Perhaps we should adapt the statement made by the socialist revolutionary Thomas Sankara, “A soldier without education is a potential criminal“, as follows: a graphic artist who does not think is a potential deceiver?
Peter Sloterdijk says that design is nothing other than “skilled processing of the non-skilled” and sometimes a “simulation of confidence” that helps “to retain a form amid that which disintegrates forms”.
In our modern world of products in which stable qualities no longer exist, design has the task of keeping the mechanisms of continuous surpassing and increase going, of keeping a permanent process of rejuvenation moving forward, with a fixed gaze. Additionally, the applied art of design offers modern mass society sufficient help in striking the right balance between dismantling and building up illusions: “Everyone should have access to the feelings of being a winner.” As mass “self-designing”, it provides “its smart wearers” with an “up-to-the-minute competencies bundle of tempo, information, irony and taste” – but with an associated corresponding recklessness.
Friedrich von Borries conceives of a different way of thinking about design: “Design is a Janus-headed discipline that can react swiftly and flexibly to changes in society or in the environment. It has a dual nature, belonging simultaneously to the world of art (with all its freedom) and the world of economy (with all its effectiveness). […] Design has the power to create positive pictures for the future, to make desires visible, to further emancipation and to develop concepts for how to implement a good life for all. The tension inherent in design between its roots in the day-to-day society and economy, speculative desire production and the power of the artistic imagination can produce an effective force that transcends boundaries and conceives new possibilities for the world.”
I want to pose the question of how graphic design and visual communication operate within the tension that exists between all these factors. This can only be accomplished by bringing together thoughtful and critical attitudes in the field of graphic design – artistic and academic – in order to expand, stimulate, and make public the voice of a critical discourse on graphic design.
Anyone wishing to exercise criticism must constantly ask themselves: what is, in fact, the object of my criticism? To exercise critical discrimination means to put things in context, to measure them, to weigh them, and to interpret them – criticism is thus a dynamic dialogue between how things are and how things should be in which each dialogue partner influences the other.

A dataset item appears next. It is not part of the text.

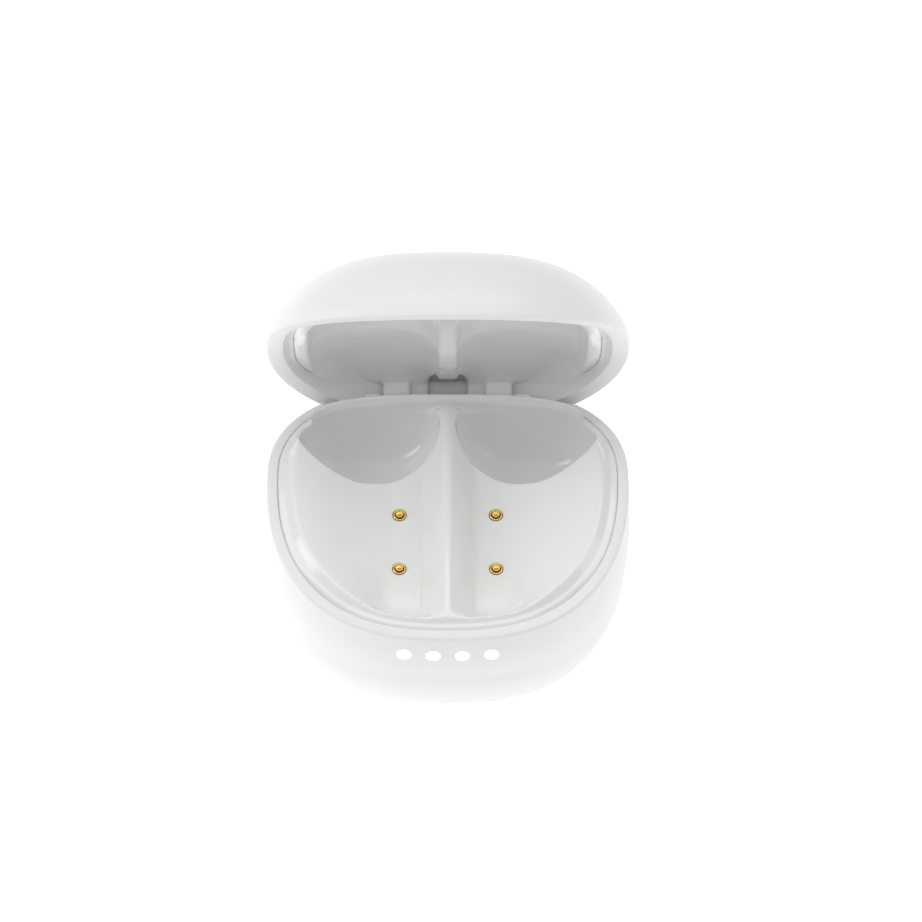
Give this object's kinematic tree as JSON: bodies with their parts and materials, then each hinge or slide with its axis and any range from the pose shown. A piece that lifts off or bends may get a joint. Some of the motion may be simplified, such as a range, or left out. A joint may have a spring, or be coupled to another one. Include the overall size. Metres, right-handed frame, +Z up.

Different perspectives are essential in this dialogue in order to produce a constructive opposition: From inside of the discipline of graphic design working designers must ask themselves the question of what graphic design today can do, and what it does in fact do. Philosophers, and sociologists, psychologists, communication and politics scientists, literary scientists, art and design theorists must interrogate the praxis of graphic design. Curators, critics, and those commissioning design work must develop essential criteria fueling a critical graphic design discourse.
Graphic design orientates itself on action and on experience. Graphic design is a mediated discipline whose focus is on a communication that is in many respects ephemeral. Its primary requirements: a thirst for knowledge and doubts, initiative and experience, enthusiasm and empathy. Graphic creators work with language, dialogue, and translation. All three of these phenomena require dedication and distance, an ability to let go and an ability to decide. All three of these phenomena are brought to life by convention, personal attitude, and surprise. To put it another way: the attitude of a graphic designer shows itself in how he or she engages personally with the phenomena of language, dialogue, and translation, and in how he or she engages in exchanges concerning these phenomena.